Por último, mas não o último, é a inconstitucionalidade que impunemente os nossos tribunais vão praticando no que concerne ao prazo para os detidos serem presentes a um juíz – são 48 horas, e no caso em apreço os 10 dias, que os detidos aguardaram para serem ouvidos, esbarram estrondosamente com a lei, porque os tribunais superiores resolveram dar como orientação que qualquer detido ao ser presente apenas para identificação, assegura essas 48 horas, ao arrepio de todas as interpretações do mundo do direito em Portugal. Chega-se ao cúmulo dos juízes defenderem a alteração da lei, não no sentido de serem forçados a cumprir com o que já a lei impõe, mas para alargar esse prazo a fim de cobrir aquilo que eles impõem aos detidos.
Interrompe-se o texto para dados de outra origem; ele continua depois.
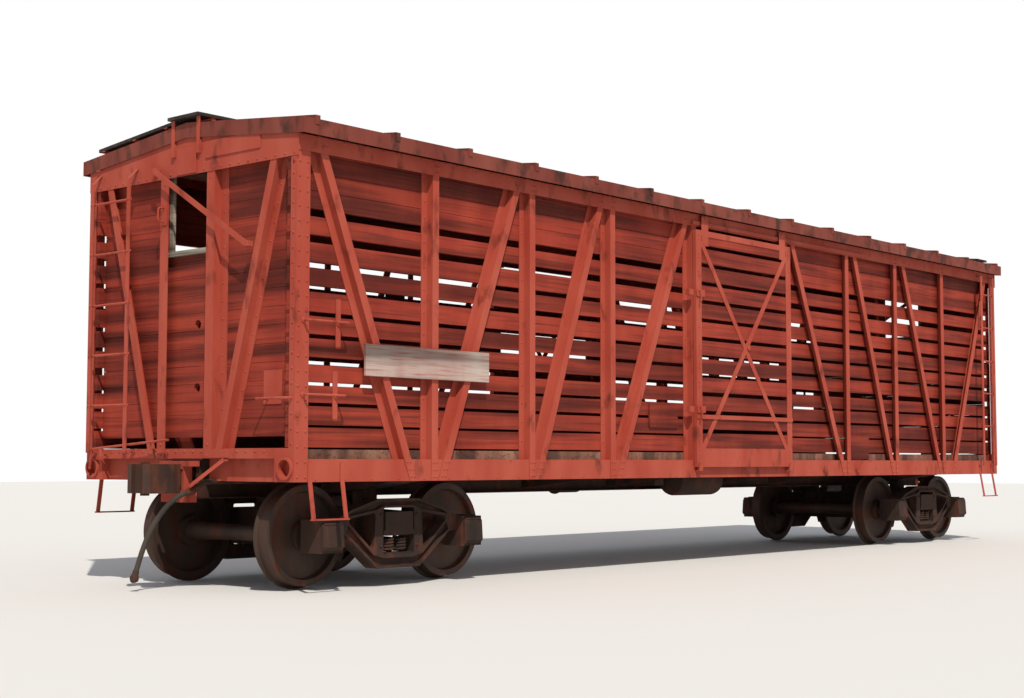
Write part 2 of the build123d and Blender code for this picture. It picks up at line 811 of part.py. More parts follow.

Os senhores deputados têm de fazer alguma coisa em relação a isto, já que os juízes insistem em fazer vista grossa.

Como exigir ao outro que seja cumpridor se o juíz, ele próprio não cumpre e o MP comete erros grosseiros?

Por último, mas não o último, é a sacrossanta corrupção, motivada ou fomentada, por décadas ininterruptas de poder por parte dos mesmos, ou mesmo até, no caso das autarquias, dos 3 mandatos sucessivos permitidos pela lei da limitação de mandatos.

A única solução, que no imediato, podia mitigar e prevenir a corrupção era cumprir o desiderato constitucional de fazer os órgãos executivos responderem de facto e de direito aos respectivos órgãos deliberativos, algo que não acontece, pois nas autarquias locais, ao nível do município ainda vigora a bizarria da eleição independente para a câmara municipal e para a assembleia municipal, quando o executivo devia emanar do deliberativo e este devia efectivamente poder destituir o executivo sempre que o considerasse adequado, e mais, as deliberações do executivo deveriam poder ser avocadas pela assembleia no caso de contratação pública, e outras a estudar, pois assim seria muito mais difícil instalar-se a corrupção.

No caso das Regiões Autónomas, parece claro que sem prejudicar a sua autonomia, o seu sistema politico-administrativo não se podia afastar do sistema nacional.